### RAW DATA:
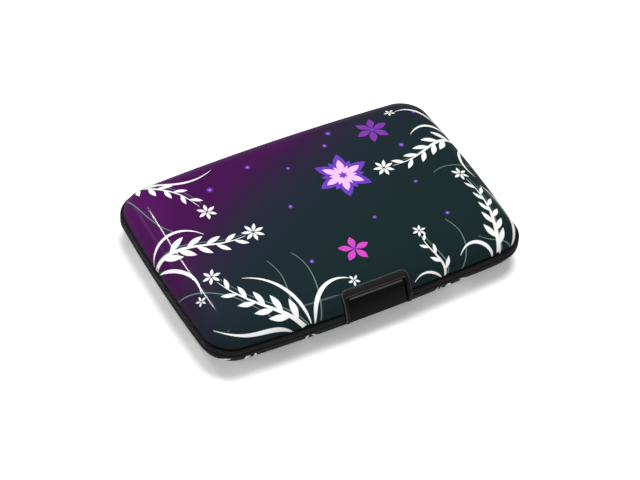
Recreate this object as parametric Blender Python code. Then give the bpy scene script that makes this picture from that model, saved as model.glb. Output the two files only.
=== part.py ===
"""Metal card holder: pressed shells on moulded frames, a pin hinge, a rocking latch and card pockets."""

import math

import bmesh
import bpy

# Closed case
CASE_LENGTH = 0.110
CASE_DEPTH = 0.075
CASE_HEIGHT = 0.020
CORNER_RADIUS = 0.0091
CORNER_LEAST = 0.0020
CORNER_SHRINK_SHARE = 0.6
LONG_SIDE_BOW = 0.00185
SHORT_SIDE_BOW = 0.0012
CORNER_STEPS = 8
LONG_STEPS = 10
SHORT_STEPS = 8

# Fits shared by all pieces
PARTING_GAP = 0.0003
SEAT_GAP = 0.00026
PIN_GAP = 0.00022
OVERRUN = 0.0001

# Pressed aluminium shells
SHELL_THICKNESS = 0.0007
SHELL_EDGE_INSET = 0.00084
SHOULDER_RUN = 0.0160
SHELL_OUTER_STEPS = 9
SHELL_INNER_STEPS = 6

# Moulded frames: the black band between the shells, and the wall behind each shell
BAND_HEIGHT = 0.00266
BAND_CHAMFER = 0.00016
WALL_THICKNESS = 0.0012
WALL_TOP = 0.0044
WALL_STEPS = 3

# Rear hinge
HINGE_LENGTH = 0.048
KNUCKLES = 5
KNUCKLE_GAP = 0.0003
BARREL_RADIUS = 0.0014
HINGE_PIN_RADIUS = 0.0005
PIN_END_WALL = 0.0008
BARREL_SIDES = 20
PIN_SIDES = 14

# Latch surround, part of the upper frame
LATCH_WIDTH = 0.0234
LATCH_CORNER_RADIUS = 0.0020
LATCH_CORNER_STEPS = 5
LATCH_PROUD = 0.0005
LATCH_SKIN_PROUD = 0.0005
LATCH_REACH = 0.0046
LATCH_DROP = 0.0018
LATCH_BEND_HEIGHT = 0.0006
LATCH_SKIN_START = 0.0027
LATCH_FACE_STEPS = 6
CHEEK_WIDTH = 0.0012
CHEEK_DEPTH = 0.0010
KEEPER_HEIGHT = 0.00585
HOUSING_FRONT = 0.0029
HOUSING_BACK = 0.0076
HOUSING_BACK_WALL = 0.0011
HOUSING_FLOOR = 0.00075
HOUSING_FLOOR_FRONT = 0.0033
HOUSING_STEPS = 4
KEEPER_DEPTH = 0.0013
CEILING_DROP = 0.0008

# Rocking latch button
BUTTON_SIDE_GAP = 0.00025
BUTTON_TOP_GAP = 0.0003
BUTTON_DROP = 0.00172
BUTTON_THICKNESS = 0.0011
BUTTON_FOOT_THICKNESS = 0.0007
BUTTON_RECESS = 0.0003
BUTTON_KNEE_HEIGHT = 0.0006
BUTTON_KNEE_INSET = 0.00025
BUTTON_BREAST_HEIGHT = 0.0029
BUTTON_BREAST_INSET = 0.00135
BUTTON_NECK_HEIGHT = 0.0049
BUTTON_NECK_INSET = 0.0024
RIDGE_HEIGHT = 0.00055
RIDGE_PROUD = 0.00045
BUTTON_PIVOT_INSET = 0.0023
BUTTON_PIVOT_HEIGHT = 0.0020
BUTTON_BOSS_RADIUS = 0.0011
LATCH_PIN_RADIUS = 0.0005
HOOK_WIDTH = 0.0150
HOOK_TIP_INSET = 0.00145
HOOK_HEIGHT = 0.0006
HOOK_CHAMFER = 0.0002

# Catch in the lower frame, under which the hook reaches
CATCH_FACE = 0.00085
CATCH_LEDGE = 0.0006
CATCH_SLOT_DEPTH = 0.0011
CATCH_SLOT_HEIGHT = 0.0012
CATCH_SIDE_GAP = 0.0005
CATCH_BOSS_DROP = 0.0026
CATCH_BOSS_BACK = 0.0038

# Return spring behind the button
SPRING_RADIUS = 0.00095
SPRING_WIRE = 0.00025
SPRING_TURNS = 3
SPRING_POINTS = 12
SPRING_HEIGHT = 0.0037

# Card pockets: two end leaves, six dividers and the pleated strips round them
POCKETS = 7
LEAF_END_INSET = 0.0118
LEAF_FRONT_INSET = 0.0129
LEAF_REAR_INSET = 0.0125
LEAF_THICKNESS = 0.0004
LEAF_CORNER_RADIUS = 0.0035
LEAF_CORNER_STEPS = 4
PAD_END_BORDER = 0.0082
PAD_SIDE_BORDER = 0.0058
PAD_THICKNESS = 0.00025
PLEAT_FILM = 0.0003
PLEAT_FRONT_DEPTH = 0.0058
PLEAT_REAR_DEPTH = 0.0019
PLEAT_JOIN_GAP = 0.00013
PLEAT_SIDE_STEPS = 5
FIRST_PLEAT_SHARE = 0.88
MIDDLE_PLEAT_SHARE = 0.5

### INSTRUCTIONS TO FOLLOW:
Restate the listing in full, word for word.

### COMPLETE ANSWER:
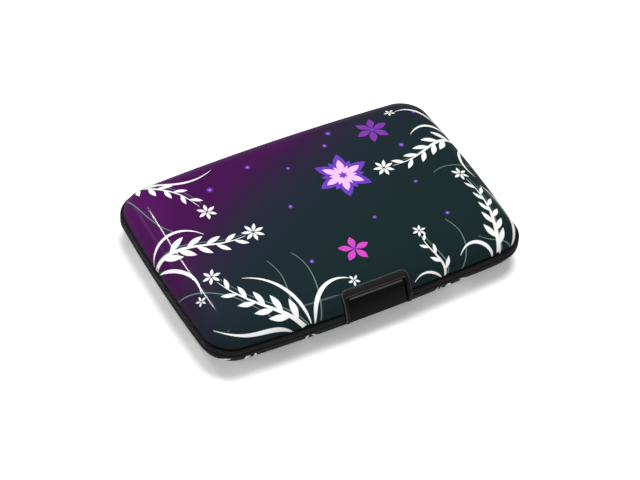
Recreate this object as parametric Blender Python code. Then give the bpy scene script that makes this picture from that model, saved as model.glb. Output the two files only.
=== part.py ===
"""Metal card holder: pressed shells on moulded frames, a pin hinge, a rocking latch and card pockets."""

import math

import bmesh
import bpy

# Closed case
CASE_LENGTH = 0.110
CASE_DEPTH = 0.075
CASE_HEIGHT = 0.020
CORNER_RADIUS = 0.0091
CORNER_LEAST = 0.0020
CORNER_SHRINK_SHARE = 0.6
LONG_SIDE_BOW = 0.00185
SHORT_SIDE_BOW = 0.0012
CORNER_STEPS = 8
LONG_STEPS = 10
SHORT_STEPS = 8

# Fits shared by all pieces
PARTING_GAP = 0.0003
SEAT_GAP = 0.00026
PIN_GAP = 0.00022
OVERRUN = 0.0001

# Pressed aluminium shells
SHELL_THICKNESS = 0.0007
SHELL_EDGE_INSET = 0.00084
SHOULDER_RUN = 0.0160
SHELL_OUTER_STEPS = 9
SHELL_INNER_STEPS = 6

# Moulded frames: the black band between the shells, and the wall behind each shell
BAND_HEIGHT = 0.00266
BAND_CHAMFER = 0.00016
WALL_THICKNESS = 0.0012
WALL_TOP = 0.0044
WALL_STEPS = 3

# Rear hinge
HINGE_LENGTH = 0.048
KNUCKLES = 5
KNUCKLE_GAP = 0.0003
BARREL_RADIUS = 0.0014
HINGE_PIN_RADIUS = 0.0005
PIN_END_WALL = 0.0008
BARREL_SIDES = 20
PIN_SIDES = 14

# Latch surround, part of the upper frame
LATCH_WIDTH = 0.0234
LATCH_CORNER_RADIUS = 0.0020
LATCH_CORNER_STEPS = 5
LATCH_PROUD = 0.0005
LATCH_SKIN_PROUD = 0.0005
LATCH_REACH = 0.0046
LATCH_DROP = 0.0018
LATCH_BEND_HEIGHT = 0.0006
LATCH_SKIN_START = 0.0027
LATCH_FACE_STEPS = 6
CHEEK_WIDTH = 0.0012
CHEEK_DEPTH = 0.0010
KEEPER_HEIGHT = 0.00585
HOUSING_FRONT = 0.0029
HOUSING_BACK = 0.0076
HOUSING_BACK_WALL = 0.0011
HOUSING_FLOOR = 0.00075
HOUSING_FLOOR_FRONT = 0.0033
HOUSING_STEPS = 4
KEEPER_DEPTH = 0.0013
CEILING_DROP = 0.0008

# Rocking latch button
BUTTON_SIDE_GAP = 0.00025
BUTTON_TOP_GAP = 0.0003
BUTTON_DROP = 0.00172
BUTTON_THICKNESS = 0.0011
BUTTON_FOOT_THICKNESS = 0.0007
BUTTON_RECESS = 0.0003
BUTTON_KNEE_HEIGHT = 0.0006
BUTTON_KNEE_INSET = 0.00025
BUTTON_BREAST_HEIGHT = 0.0029
BUTTON_BREAST_INSET = 0.00135
BUTTON_NECK_HEIGHT = 0.0049
BUTTON_NECK_INSET = 0.0024
RIDGE_HEIGHT = 0.00055
RIDGE_PROUD = 0.00045
BUTTON_PIVOT_INSET = 0.0023
BUTTON_PIVOT_HEIGHT = 0.0020
BUTTON_BOSS_RADIUS = 0.0011
LATCH_PIN_RADIUS = 0.0005
HOOK_WIDTH = 0.0150
HOOK_TIP_INSET = 0.00145
HOOK_HEIGHT = 0.0006
HOOK_CHAMFER = 0.0002

# Catch in the lower frame, under which the hook reaches
CATCH_FACE = 0.00085
CATCH_LEDGE = 0.0006
CATCH_SLOT_DEPTH = 0.0011
CATCH_SLOT_HEIGHT = 0.0012
CATCH_SIDE_GAP = 0.0005
CATCH_BOSS_DROP = 0.0026
CATCH_BOSS_BACK = 0.0038

# Return spring behind the button
SPRING_RADIUS = 0.00095
SPRING_WIRE = 0.00025
SPRING_TURNS = 3
SPRING_POINTS = 12
SPRING_HEIGHT = 0.0037

# Card pockets: two end leaves, six dividers and the pleated strips round them
POCKETS = 7
LEAF_END_INSET = 0.0118
LEAF_FRONT_INSET = 0.0129
LEAF_REAR_INSET = 0.0125
LEAF_THICKNESS = 0.0004
LEAF_CORNER_RADIUS = 0.0035
LEAF_CORNER_STEPS = 4
PAD_END_BORDER = 0.0082
PAD_SIDE_BORDER = 0.0058
PAD_THICKNESS = 0.00025
PLEAT_FILM = 0.0003
PLEAT_FRONT_DEPTH = 0.0058
PLEAT_REAR_DEPTH = 0.0019
PLEAT_JOIN_GAP = 0.00013
PLEAT_SIDE_STEPS = 5
FIRST_PLEAT_SHARE = 0.88
MIDDLE_PLEAT_SHARE = 0.5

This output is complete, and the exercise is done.